Les collectivités territoriales n'ont aujourd'hui absolument aucun pouvoir sur les aéroports régionaux, sauf celui de les financer, ce qui n'est pas négligeable. Par conséquent, nous pensons tout à fait légitime de prévoir leur entrée au capital ; 15 % est effectivement une part inférieure à celle des CCI, mais les collectivités sont présentes depuis moins longtemps dans la gestion. Naturellement, leur montée en puissance est tout à fait envisageable et rien, à ce stade, n'est figé.
A propos du délai de dix ans fixé pour le choix de leur statut par les personnels, le rapporteur a avancé des arguments qui peuvent être parfaitement compris par chacune et chacun d'entre vous. La situation est évidemment très différente de celle de La Poste, qui est une très grande entreprise et qui gère ses effectifs sur le long terme.
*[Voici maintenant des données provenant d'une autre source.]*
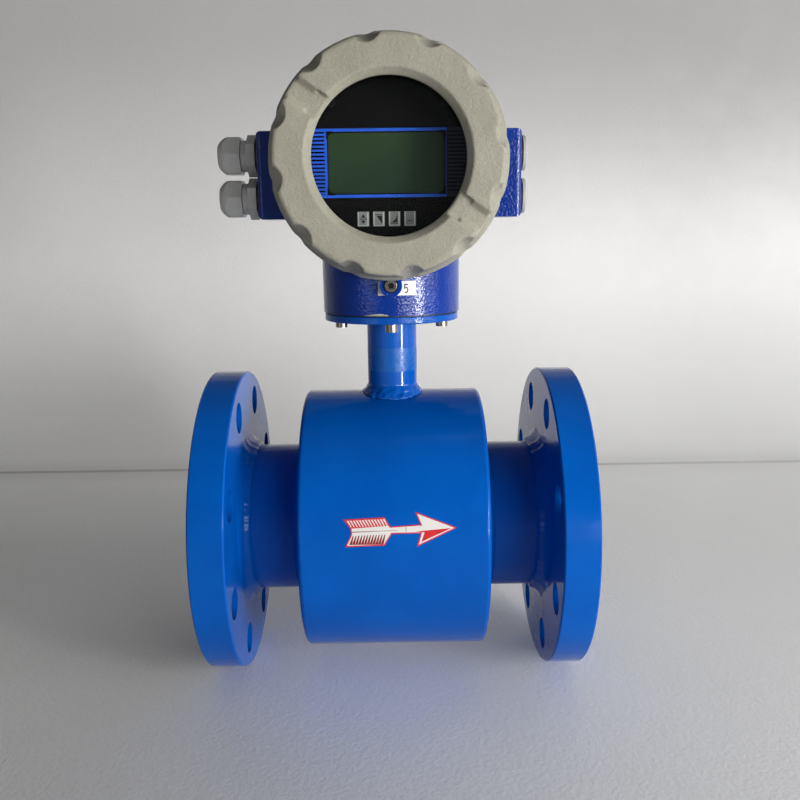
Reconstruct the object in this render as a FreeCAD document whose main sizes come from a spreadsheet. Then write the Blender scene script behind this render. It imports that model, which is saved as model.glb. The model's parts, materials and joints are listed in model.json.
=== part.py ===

Les chambres de commerce n'ont pas les mêmes possibilités, et dix ans me paraissent largement suffisants pour choisir l'une ou l'autre option.
Enfin, pourquoi prévoir un délai de trois ans pour la négociation de la convention collective ? Là encore, le rapporteur l'a exposé très pertinemment : Air France est une entreprise qui avait déjà une tradition de discussion sociale, alors qu'aujourd'hui nous sommes confrontés à une pluralité de situations.
Notre objectif, qui est aussi celui des organismes gestionnaires actuels, est d'aboutir le plus rapidement possible. D'ores et déjà, les dossiers ont été préparés et les discussions pourront s'engager dès l'entrée en vigueur de la loi pour ne pas perdre de temps sur ce point, qui est évidemment extrêmement important pour l'ensemble des personnels concernés.
M. le président. Je mets aux voix les amendements identiques nos 16 et 37.